▶ Work to be completed: Which lines below fall between the one containing "What bpy script" and the one containing "FACE_REACH = 26.0"? Repeat them exactly, counting both of those lines, and add nothing else.

--------

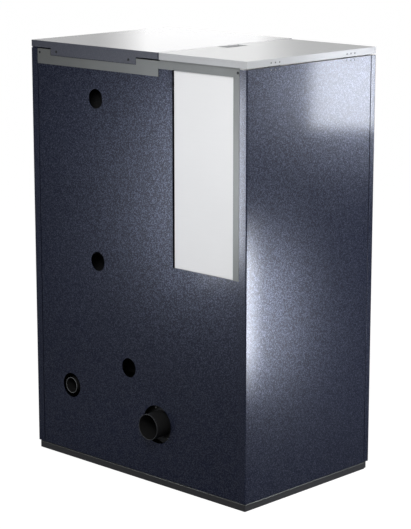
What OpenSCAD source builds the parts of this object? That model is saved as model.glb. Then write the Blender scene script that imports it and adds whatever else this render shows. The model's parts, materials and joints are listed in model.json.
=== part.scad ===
// Floor-standing wood-pellet boiler with a side hopper, seen as an assembly of its real pieces.
// Origin: on the floor under the middle of the casing. +X is the boiler side, -X the hopper side,
// -Y the front with the doors, +Y the rear with the pipe connections, +Z up. Millimetres.

/* [Casing] */
// Width over the two side panels
casing_w = 910; // [900:5:960]
// Depth from the hopper front to the rear panel
casing_d = 570; // [565:5:610]
// Height to the top of the lids
casing_h = 1320; // [1305:5:1380]
// Thickness of the casing sheet
sheet_t = 1.5; // [1.2:0.1:1.8]
// Width of the folded rear edge of a side panel
rear_flange_w = 28; // [24:1:32]
// Depth of the folded hopper front
front_d = 22; // [20:1:26]
// How far the boiler front stands ahead of the hopper front
front_step = 20; // [14:1:26]
// Depth of the folded boiler doors and panels
door_d = 40; // [38:1:42]
// Gap between neighbouring casing panels
panel_gap = 1; // [0.6:0.1:1.6]
// Outside radius of the folded edges
fold_r = 3; // [2.5:0.5:4]

/* [Plinth] */
// Height of the plinth tray
plinth_h = 21; // [18:1:24]
// How far the plinth stands back from the panels
plinth_inset = 4.5; // [3:0.5:6]
// How far the plinth stands back at the front
plinth_front_inset = 14; // [13:1:18]
// Height of the shadow gap above the plinth
plinth_gap = 4; // [3:0.5:6]
// Thickness of the kick plate under the front
kick_t = 10; // [8:1:12]

/* [Lids] */
// Height of the lid skirts
lid_h = 20; // [18:1:24]
// Gap under the lid skirts
lid_gap = 4; // [3.8:0.1:5]
// Distance of the seam between the two lids from the middle
seam = 104; // [102:1:108]
// Gap between the two lids
seam_gap = 1.5; // [1:0.1:2]
// Depth of the rear flap of the boiler cover below the lid
flap_drop = 21; // [20:1:24]
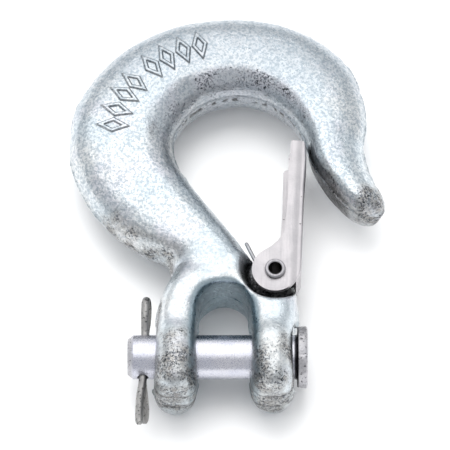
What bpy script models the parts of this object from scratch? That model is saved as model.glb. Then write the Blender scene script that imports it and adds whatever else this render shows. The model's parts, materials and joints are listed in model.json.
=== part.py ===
"""A forged clevis slip hook with a spring latch, lying flat on its back.

+X runs from the cotter pin to the head of the clevis pin, +Y from the clevis to the crown of the
bowl, and +Z up out of the hook's plane. The shapes are worked out in millimetres in a frame on the
clevis pin's axis, in the middle of the jaw, and placed by the empties at the end.
"""
import math

import bmesh
import bpy
import numpy as np
from mathutils import Matrix, Vector

MM = 0.001

# Placement of the clevis pin's axis: the origin is under the middle of the whole hook.
PIN_AXIS = (-0.8, -41.0, 14.0)

# Fits, and how far a cutter reaches past what it cuts
GAP = 0.3
CUTTER_REACH = 30.0

# Clevis
PIN_RADIUS = 6.35
BORE_RADIUS = PIN_RADIUS + GAP
JAW_HALF_WIDTH = 7.4
CROTCH_CENTRE_Y = 12.0
EAR_HALF_DEPTH = 14.0
BOSS_FACE_X = 19.6
BOSS_FACE_RADIUS = 9.8
FACE_REACH = 26.0

# Clevis pin
PIN_END_X = -27.6
PIN_CHAMFER = 1.3
HEAD_INNER_X = 20.95
HEAD_OUTER_X = 23.9
HEAD_RADIUS = 8.7
HEAD_CHAMFER = 0.5

# Cotter pin: half-round wire, folded into an eye and two legs
COTTER_X = -22.9
COTTER_LEAN = math.radians(2.5)
COTTER_TURN = math.radians(8.0)
COTTER_WIRE_RADIUS = 1.2
COTTER_SPLIT = 0.15
COTTER_TIP_SCALE = 0.8
COTTER_HOLE_RADIUS = COTTER_SPLIT + COTTER_WIRE_RADIUS + GAP

# Latch and its pivot
PIVOT = (14.7, 24.6)
LATCH_HALF_WIDTH = 6.7
SHEET = 1.5
BEND_RADIUS = 2.3
BEND_START_Y = -2.0
BEND_END_Y = 39.5
BEND_RIM_DEPTH = 0.4
CHANNEL_REACH = 3.0
EYE_RADIUS = 6.7
EYE_ARC_DEGREES = (122.0, 335.0)
EYE_ARC_STEPS = 22
RIVET_RADIUS = 2.4
RIVET_HOLLOW_RADIUS = 1.8
RIVET_FLANGE_RADIUS = 2.95
RIVET_FLANGE = 0.8
RIVET_ROLL = 0.3
PIVOT_BORE_RADIUS = RIVET_RADIUS + GAP

# Hollows in both faces of the forging that the latch's cheeks turn in
POCKET_RADIUS = 8.0
POCKET_DRAFT = math.radians(17.0)
POCKET_TOP_Z = 17.0
FRONT_FLOOR_Z = 1.8
REAR_FLOOR_Z = -4.9
PIVOT_BOSS_RADIUS = 5.2
PIVOT_BOSS_HALF_DEPTH = 7.0

# Latch spring
WIRE_RADIUS = 0.55
COIL_RADIUS = 3.3
COIL_START_Z = 2.55
COIL_END_Z = 4.4
COIL_TURNS = 1
COIL_STEPS = 30
BODY_LEG_TIP = (-8.2, 9.6)
LATCH_LEG_TIP = (5.2, 15.0)

# Stations along the bow: (outer x, y, inner x, y, half depth)
BOW = [
    (-15.6, 19.6, 18.4, 16.0, 11.2),
    (-14.3, 25.4, 12.6, 26.0, 10.8),
    (-16.7, 29.9, 7.4, 29.9, 10.4),
    (-24.3, 33.1, 2.9, 36.7, 10.3),
    (-33.8, 41.0, -3.4, 44.9, 10.4),
    (-40.7, 50.5, -9.7, 53.1, 10.8),
    (-44.2, 60.6, -14.2, 60.5, 11.0),
    (-44.5, 69.4, -14.8, 67.6, 11.0),
    (-41.8, 79.2, -12.1, 73.6, 11.0),
    (-35.6, 88.6, -8.2, 77.7, 10.9),
    (-26.6, 96.8, -3.8, 80.0, 10.8),
    (-12.7, 103.2, 0.7, 81.2, 10.6),
    (4.9, 105.2, 5.4, 81.5, 10.5),
    (18.7, 102.8, 11.1, 80.2, 10.3),
    (29.3, 97.1, 16.0, 77.5, 10.1),
    (36.6, 89.4, 20.0, 73.6, 10.0),
    (40.0, 80.6, 22.5, 69.6, 9.9),
    (41.0, 72.6, 24.2, 65.8, 9.8),
    (40.1, 64.6, 25.6, 60.0, 9.7),
    (41.6, 56.8, 29.8, 53.0, 9.5),
    (44.6, 50.4, 34.8, 46.8, 8.9),
    (46.3, 46.9, 37.6, 44.4, 8.0),
    (46.0, 44.8, 39.4, 43.4, 6.6),
    (44.7, 43.3, 41.4, 42.7, 4.2),
]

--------

▶ Solution to the problem:
What bpy script models the parts of this object from scratch? That model is saved as model.glb. Then write the Blender scene script that imports it and adds whatever else this render shows. The model's parts, materials and joints are listed in model.json.
=== part.py ===
"""A forged clevis slip hook with a spring latch, lying flat on its back.

+X runs from the cotter pin to the head of the clevis pin, +Y from the clevis to the crown of the
bowl, and +Z up out of the hook's plane. The shapes are worked out in millimetres in a frame on the
clevis pin's axis, in the middle of the jaw, and placed by the empties at the end.
"""
import math

import bmesh
import bpy
import numpy as np
from mathutils import Matrix, Vector

MM = 0.001

# Placement of the clevis pin's axis: the origin is under the middle of the whole hook.
PIN_AXIS = (-0.8, -41.0, 14.0)

# Fits, and how far a cutter reaches past what it cuts
GAP = 0.3
CUTTER_REACH = 30.0

# Clevis
PIN_RADIUS = 6.35
BORE_RADIUS = PIN_RADIUS + GAP
JAW_HALF_WIDTH = 7.4
CROTCH_CENTRE_Y = 12.0
EAR_HALF_DEPTH = 14.0
BOSS_FACE_X = 19.6
BOSS_FACE_RADIUS = 9.8
FACE_REACH = 26.0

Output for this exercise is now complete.